The conversation then deepened, for the question of socialism and public life was suddenly in the air. Both of us were children of the defunct state socialism that was attempted, in both the GDR and the ČSSR, in the wake of the Second World War. We were both searching for a viable way out, staying the course of a democratic socialism – an oath to not simply give up everything that was actually achieved in the failed attempt to overcome capitalist relations or not allow them in the first place. But also the acknowledgement of how criminal the transgression in this attempt was against the three important achievements of bourgeois society: freedom of opinion, freedom of assembly, and freedom to organise. This look back also revealed how enormous the role of labour struggles was in establishing these principles which enforced the division of powers in the life of society. To have so recklessly given these up was among the sore spots in the socialism we grew up in.
Returning to Prague, the current electoral results captured our attention. The 200 seats in the Czech Chamber of Deputies were now so distributed that it was hard to constitute a majority. The Social Democrats and Communists together would take exactly 100 seats – the bourgeois side, from liberal to conservative, could chalk up the same number. But on this day we were less interested in the coming formation of the government, which was in fact to require several months, than in the question of the extraordinarily complicated relation between the Social Democrats and the Communists. A coalition of the two left forces at this level was still completely unthinkable – the past smarted, and it still separated them, and by contrast the future seemed to have all the time in the world. In Germany the party Die LINKE had just come together, which was at first able to build on the great successes up to that time of the democratic socialists in the area of the former GDR. In the federal state of Brandenburg there was even a state government made up of the Social Democrats and Die LINKE – but in Czechia, it seemed, not enough water had gone under the bridge. If we look back and consider the current polling numbers, the rapid decline is frightening, for Social Democrats and Communists together are only slightly under the 10% mark. In Germany too, another period has long since set in; here the tangible decline of electoral support for Die LINKE is striking and reminds one of the situation in Czechia. In our lively discussions at the time we both sensed little of the approaching future, which now is already our present. Perhaps the truth is that while the specific potential, arising from defunct state socialism, for left politics under present conditions has gradually been used up, that bridge to the continually more foreign-appearing shore nevertheless reliably bore up for more than 30 years. The coming years will soon show whether new forces will take root and grow here.

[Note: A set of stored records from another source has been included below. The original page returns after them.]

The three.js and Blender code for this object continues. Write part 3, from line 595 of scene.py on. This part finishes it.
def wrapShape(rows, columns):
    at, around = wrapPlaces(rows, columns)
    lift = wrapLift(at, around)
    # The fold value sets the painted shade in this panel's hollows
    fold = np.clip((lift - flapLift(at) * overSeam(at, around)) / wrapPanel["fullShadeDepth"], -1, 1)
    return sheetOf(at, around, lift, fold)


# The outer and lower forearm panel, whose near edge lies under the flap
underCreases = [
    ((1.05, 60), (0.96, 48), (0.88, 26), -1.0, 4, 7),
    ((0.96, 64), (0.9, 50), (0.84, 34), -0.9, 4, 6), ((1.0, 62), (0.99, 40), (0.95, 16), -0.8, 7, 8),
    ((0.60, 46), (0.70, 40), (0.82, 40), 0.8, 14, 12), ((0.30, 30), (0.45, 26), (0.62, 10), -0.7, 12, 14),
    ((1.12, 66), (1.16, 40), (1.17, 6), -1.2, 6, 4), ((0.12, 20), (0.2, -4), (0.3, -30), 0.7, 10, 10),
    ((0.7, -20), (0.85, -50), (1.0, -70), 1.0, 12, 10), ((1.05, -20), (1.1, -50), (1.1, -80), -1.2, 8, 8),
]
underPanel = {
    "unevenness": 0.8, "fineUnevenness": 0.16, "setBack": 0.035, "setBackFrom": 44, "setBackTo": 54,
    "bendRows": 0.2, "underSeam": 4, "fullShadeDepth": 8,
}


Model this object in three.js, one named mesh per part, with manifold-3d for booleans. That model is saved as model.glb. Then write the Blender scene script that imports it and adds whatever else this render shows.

And another issue occupied us – the accession in 2004 of Czechia and other former socialist countries to the European Union. While the Social Democrats steered a clear ‘Europe’ course, the Communists’ attitude was unclear or negative. They considered the whole matter still far from being settled and evaluated the daring step to a federation of states with systematically enlarged sovereignty rights as actually risky, because the differences between the successful Western countries and the newly acceded members were extreme. Countries like Czechia or even Poland could accede to the EU at that time also because London appeared as a sought after or desired brake on the much too quickly turning axle between Paris and Berlin, under whose wheels many at the time in Prague or Warsaw thought they would be trampled. No one then could imagine the British would exit. From Czechia too, young people in search of better paid work somewhere else in the EU tended to think first of Britain; because neighbouring countries like Germany or Austria had for some time, out of an idiosyncratic sense of precaution, blocked access to their labour markets for the new arrivals from the former East. Such questions concerned us; moreover we could not know how long the newly elected Federal Chancellor Angela Merkel would stay in office.
Suddenly Milan asked me, the visitor from Warsaw, whether people in Poland were able to differentiate between Ukraine and Russia, between Ukrainians and Russians, for in Czechia they were always quickly put in the same boat. My answer, that this differentiation has never been difficult in Poland, surprised him a bit but not too much. We quickly came to the issue that was to increasingly shape the relation between the EU and its large Eastern neighbours. In June 2014 Milan, then chair of the small Party of Democratic Socialism (SDS), invited me to a talk in Prague, which addressed the situation in Ukraine, after the pro-Russian state president was overthrown, Crimea was annexed by Russia, and eastern Ukraine was firmly in the grip of separatist strivings. It was an open debate, in which I tended to take Kiev’s side and was thus decidedly against Russian annexation of Crimea or the hypocritical plans for a federalisation of Ukraine. But I quickly realised how different the mood in the hall was, even if my objective arguments were attentively followed. In one thing I and Milan were immediately in agreement: The dangerous situation – which would not have arisen without the past political mistakes of the West and thus also of the EU – should not be allowed to develop into a long-lasting conflict that would seriously compromise the relations between the EU and Russia, which we all considered very important, and usher in an ice age in that respect. In our last meeting in Prague in spring 2019 we spoke in greater depth and with much concern of the tense relationship between the EU and Russia, of the messy situation in Ukraine, and of possible solutions.